## The problem
Stop after the line containing "RAIL_HEIGHT = 2.2": print each line exactly from the first line of the listing up to that point.

►

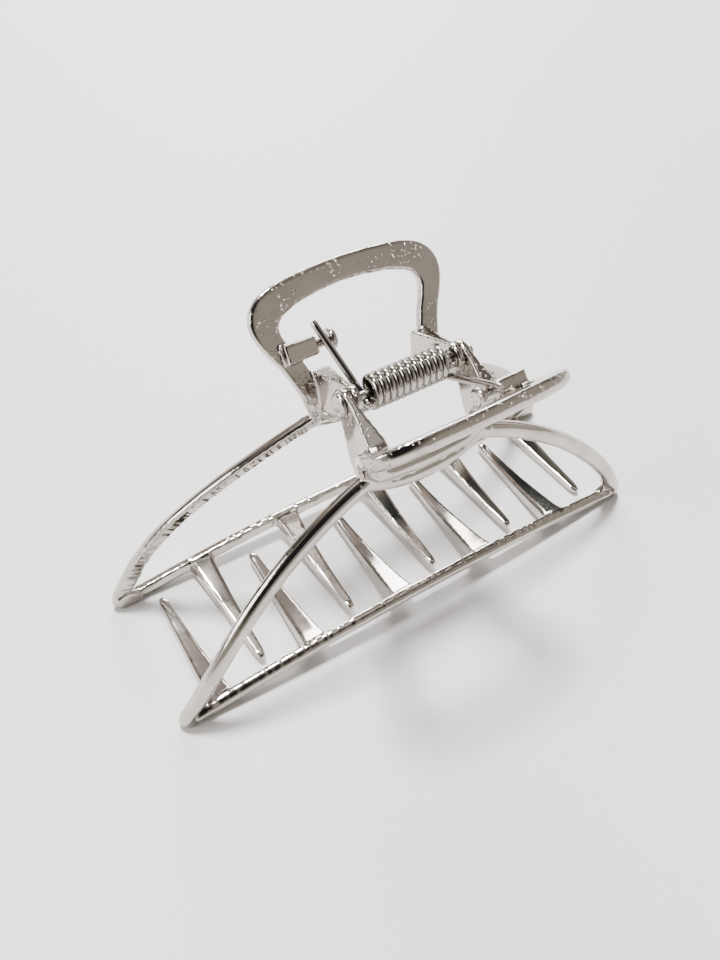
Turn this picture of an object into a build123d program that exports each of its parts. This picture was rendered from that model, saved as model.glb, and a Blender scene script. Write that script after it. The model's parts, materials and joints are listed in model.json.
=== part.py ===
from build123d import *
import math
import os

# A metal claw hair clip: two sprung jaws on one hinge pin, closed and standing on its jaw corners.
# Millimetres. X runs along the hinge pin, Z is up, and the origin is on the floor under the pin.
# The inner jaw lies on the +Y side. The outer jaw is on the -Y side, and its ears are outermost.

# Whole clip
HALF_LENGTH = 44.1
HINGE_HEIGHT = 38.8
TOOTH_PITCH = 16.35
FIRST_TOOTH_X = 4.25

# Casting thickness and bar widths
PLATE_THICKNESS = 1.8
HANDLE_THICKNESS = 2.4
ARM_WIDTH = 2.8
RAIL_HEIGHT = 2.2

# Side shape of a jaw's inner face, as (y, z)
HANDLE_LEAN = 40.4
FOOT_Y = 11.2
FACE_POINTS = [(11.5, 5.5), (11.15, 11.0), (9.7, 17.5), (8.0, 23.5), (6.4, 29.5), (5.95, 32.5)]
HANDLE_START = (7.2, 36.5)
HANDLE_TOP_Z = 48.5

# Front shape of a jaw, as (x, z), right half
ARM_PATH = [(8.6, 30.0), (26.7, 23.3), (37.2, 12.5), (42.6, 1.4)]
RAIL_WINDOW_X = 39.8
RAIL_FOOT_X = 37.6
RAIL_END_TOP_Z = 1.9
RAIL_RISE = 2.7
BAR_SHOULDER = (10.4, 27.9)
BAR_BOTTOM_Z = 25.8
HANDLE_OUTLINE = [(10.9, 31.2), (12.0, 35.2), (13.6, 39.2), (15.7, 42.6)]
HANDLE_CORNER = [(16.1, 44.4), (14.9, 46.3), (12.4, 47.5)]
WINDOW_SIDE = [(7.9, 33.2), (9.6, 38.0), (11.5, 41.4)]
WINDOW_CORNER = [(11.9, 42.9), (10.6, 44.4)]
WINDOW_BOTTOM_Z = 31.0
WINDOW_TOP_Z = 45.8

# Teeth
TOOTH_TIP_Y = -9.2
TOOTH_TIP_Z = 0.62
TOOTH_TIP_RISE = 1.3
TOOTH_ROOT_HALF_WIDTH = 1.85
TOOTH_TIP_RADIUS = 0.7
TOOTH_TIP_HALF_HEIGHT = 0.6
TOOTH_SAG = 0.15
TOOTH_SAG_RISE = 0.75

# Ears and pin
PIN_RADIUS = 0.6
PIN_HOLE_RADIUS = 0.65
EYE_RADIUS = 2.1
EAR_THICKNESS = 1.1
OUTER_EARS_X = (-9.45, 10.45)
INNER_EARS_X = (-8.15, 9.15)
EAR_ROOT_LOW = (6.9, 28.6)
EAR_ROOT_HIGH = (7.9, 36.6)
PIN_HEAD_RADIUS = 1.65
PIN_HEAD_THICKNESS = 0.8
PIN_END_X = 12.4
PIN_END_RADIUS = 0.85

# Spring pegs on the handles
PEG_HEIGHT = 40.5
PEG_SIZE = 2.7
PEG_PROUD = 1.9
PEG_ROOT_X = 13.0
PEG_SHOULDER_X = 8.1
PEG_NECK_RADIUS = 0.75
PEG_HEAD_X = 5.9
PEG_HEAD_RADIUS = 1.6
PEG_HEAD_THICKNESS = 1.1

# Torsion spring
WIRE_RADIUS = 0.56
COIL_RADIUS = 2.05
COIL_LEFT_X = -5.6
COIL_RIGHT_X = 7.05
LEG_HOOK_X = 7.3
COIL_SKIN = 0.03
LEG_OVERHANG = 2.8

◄

## Response to the exercise
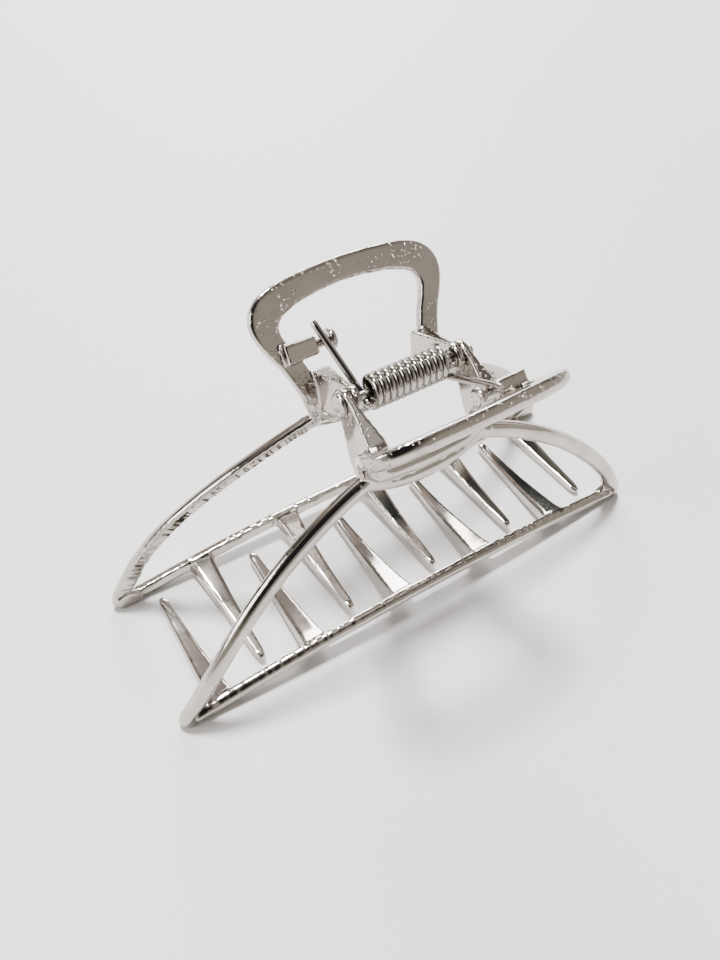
Turn this picture of an object into a build123d program that exports each of its parts. This picture was rendered from that model, saved as model.glb, and a Blender scene script. Write that script after it. The model's parts, materials and joints are listed in model.json.
=== part.py ===
from build123d import *
import math
import os

# A metal claw hair clip: two sprung jaws on one hinge pin, closed and standing on its jaw corners.
# Millimetres. X runs along the hinge pin, Z is up, and the origin is on the floor under the pin.
# The inner jaw lies on the +Y side. The outer jaw is on the -Y side, and its ears are outermost.

# Whole clip
HALF_LENGTH = 44.1
HINGE_HEIGHT = 38.8
TOOTH_PITCH = 16.35
FIRST_TOOTH_X = 4.25

# Casting thickness and bar widths
PLATE_THICKNESS = 1.8
HANDLE_THICKNESS = 2.4
ARM_WIDTH = 2.8
RAIL_HEIGHT = 2.2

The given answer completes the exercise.